OK - now I love history and don't wish to perpetuate falsehoods. I'm going to put this out there with a large grain of salt. Located in front of a fireplace in the Old House were two poles with what looked like shields on them. The ranger (who gave an excellent tour, whether or not this story is bogus) said that they were face shields, adjustable for various heights. According to her, in the era of smallpox, people who survived, but pockmarked, uses beeswax to fill in the crevices and holes. The shield was used to protect their faces from melting the beeswax, hence - wait for it - 'mind your own beeswax' and 'saving face'. We all bought this hook, line and sinker. There was even a 'ooohhhhhh' from the tour group. However, I've since done some internet investigating (itself, a suspect activity) and found one reference debunking the 'beeswax' scenario and nothing else. I feel a little foolish, as I 'oooohhhh'ed the loudest. Ha ha!

In the very next post, I'm putting up photos from today's visits.

Tuesday, June 2, 2009

introducing Buddy Bison


Buddy Bison at Federal Hall in New York City


I'm taking a friend on this trip named Buddy Bison, who I got from my friends at the National Park Trust (www.parktrust.org). In their own words:

The National Park Trust is the nation’s only organization dedicated to the completion, and the full appreciation, of the American system of National and State Parks through the identification of key land acquisition needs and opportunities. Moreover, we’re not content with merely building out the system of parks; our vision is based on the belief that there is a necessity to get people to visit parks, and a particular necessity to get young people to have an American Park Experience.


Buddy's at the heart of their new program called, 'Where's Buddy Bison Been?', which is intended to get children and their families outside and into an American Park. Photos of Buddy and stories of the park visit are collected by NPT and shared through their website.

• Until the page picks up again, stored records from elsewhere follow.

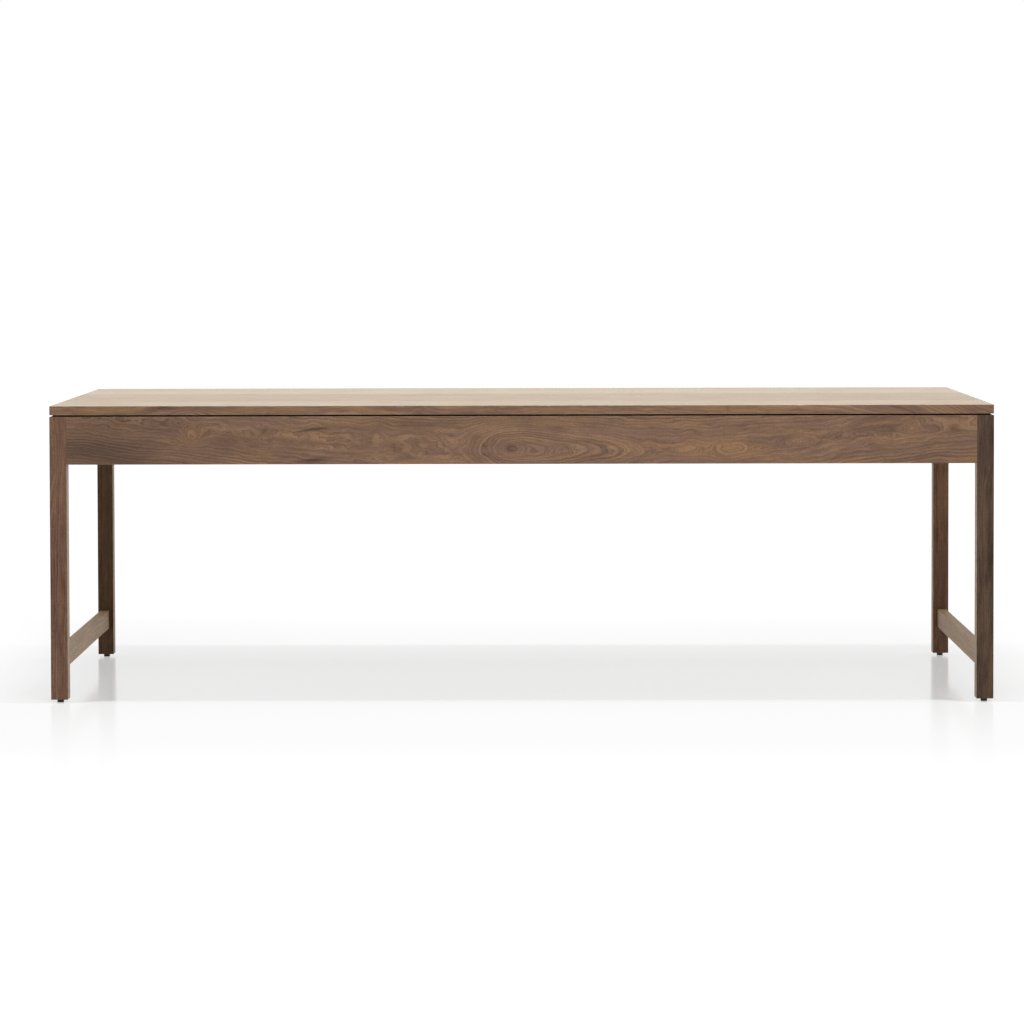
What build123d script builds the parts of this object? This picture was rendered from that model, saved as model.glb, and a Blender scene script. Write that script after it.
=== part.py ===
from build123d import *
import os

# Dining table in solid walnut, millimetres, +Z up.
# The origin is on the floor under the centre of the top.
# X runs along the table, and the front is towards -Y.

# Whole table
table_length = 2400.0
table_width = 1000.0
table_height = 757.0
glue_clearance = 0.1
overrun = 5.0

# Tabletop, glued up from lengthwise boards, front to rear
top_thickness = 23.0
top_arris = 1.5
top_corner_radius = 2.0
board_width_shares = (0.234, 0.213, 0.211, 0.171, 0.171)

# Shadow gap between the top and the frame
gap_height = 4.0
gap_inset = 8.0

# Legs
leg_side = 43.0
leg_arris = 1.0

# Aprons, flush with the outer faces of the legs
apron_height = 122.0
apron_thickness = 22.0
apron_arris = 1.0

# Tenons of the aprons and the stretchers
tenon_thickness = 10.0
tenon_shoulder = 6.0
tenon_end_gap = 1.0
apron_haunch = 20.0
apron_foot_shoulder = 8.0

# End stretchers
stretcher_height = 50.0
stretcher_thickness = 25.0
stretcher_inset = 6.0
stretcher_above_leg_end = 74.0
stretcher_arris = 1.0
stretcher_tenon_shoulder = 10.0

# Cross rails under the top
rail_height = 64.0
rail_thickness = 22.0
rail_arris = 1.0
rail_place_shares = (-0.5, 0.0, 0.5)
rail_names = ("left", "middle", "right")
rail_tenon_length = 9.0
rail_tenon_thickness = 8.0
rail_tenon_height = 34.0
rail_tenon_rise = 3.0

# Corner blocks glued and screwed inside the frame
block_reach = 78.0
block_height = 80.0
block_rise = 8.0
block_arris = 1.5
block_screw_place_share = 0.62
block_screw_level_shares = (0.18, 0.68)
block_screw_step_share = 0.14
block_screw_wood = 20.0
block_screw_bite = 13.0

# Wooden buttons that hold the top down, with tongues in a groove of the aprons
groove_below_apron_top = 10.0
groove_height = 7.0
groove_depth = 10.0
button_length = 36.0
button_width = 25.0
button_shoulder_gap = 1.5
button_arris = 1.0
tongue_play = 0.5
tongue_end_gap = 1.0
long_button_shares = (-0.75, -0.25, 0.25, 0.75)
end_button_shares = (-0.4, 0.4)

# Wood screws
screw_diameter = 4.0
screw_play = 0.05
screw_head_diameter = 8.0
screw_head_height = 3.0
screw_point = 4.0
screw_recess_width = 1.0
screw_recess_length = 4.4
screw_recess_depth = 1.6
screw_bite_in_top = 15.0
head_pocket_diameter = 10.0
rail_screw_wood = 20.0
rail_screw_slot = 12.0
rail_screw_shares = (-0.7, 0.0, 0.7)

# Levelling feet
foot_height = 8.0
pad_diameter = 17.0
pad_height = 5.5
pad_edge = 1.0
pad_floor = 2.0
swivel_disc_diameter = 9.0
swivel_disc_height = 1.5
swivel_neck_diameter = 6.0
swivel_play = 0.05
stud_diameter = 8.0
stud_thread_length = 27.0
stud_point = 1.0
hex_across_flats = 13.0
insert_diameter = 12.0
insert_length = 20.0
insert_flange_diameter = 15.0
insert_flange_height = 1.0
stud_room = 3.0

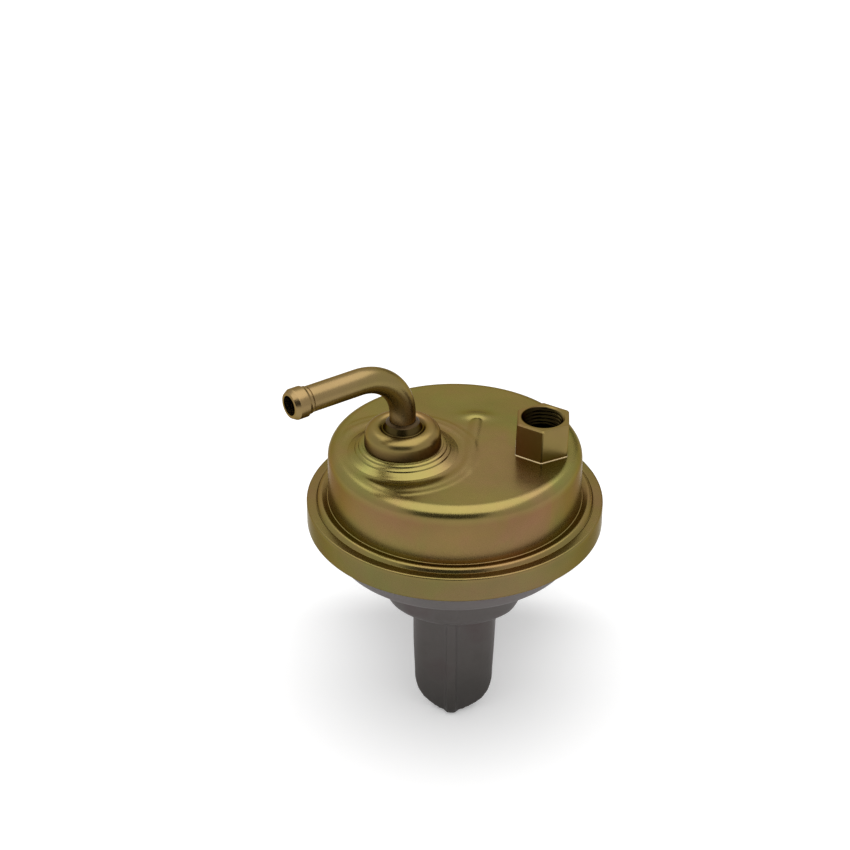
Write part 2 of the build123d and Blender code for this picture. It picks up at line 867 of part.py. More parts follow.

I am all about parks, especially national parks. The fact that Ken Burns' next opus is 'The National Parks: America's Best Idea', is totally awesome to me. So it's a no-brainer to help support this new initiative. Look for Buddy photos from various NPS sites on this trip.

Why Beantown to D.C.?

Let me start off by saying that I should be in Japan right now. I've been to Japan three times over the last six years and I was looking forward to my fourth trip. However, stuff happens and I'm in the position of having a great, inspiring journey without sitting in a half-sized plane seat for 14 hours straight. In fact, I think things worked out exactly as they should have.

But why Boston? As a die-hard Yankee fan, Boston has frequently been the object of my...enthusiastic sportsmanship. Also, I consider Boston's 'More Than A Feeling' to be one of the best rock songs ever written. I even dig the cream pie.



However, the two reasons I'm ostensibly going to Boston for are Jamie and JFK. The latter is the reason I took interest in politics at an early age. I grew up thinking the world of President John F. Kennedy and his brothers. I still have a fascination with the Kennedy legacy, though I've come to embrace its complexity. The JFK Presidential Library has been high on the list of places to visit. It will also by my fourth presidential library visited, including Franklin D. Roosevelt's up in Hyde Park, New York, Lyndon B. Johnson's at the University of Texas at Austin and Harry S Truman's in Independence, MO.

Jamie, on the other hand, is not a U.S. president, nor does she have a library and museum. However, I don't have much doubt that she could one day if she wanted to. She is, however, a wonderful friend and former co-worker. She lives up in Massachusetts and a good portion of this trip is to spend some time with her to catch up.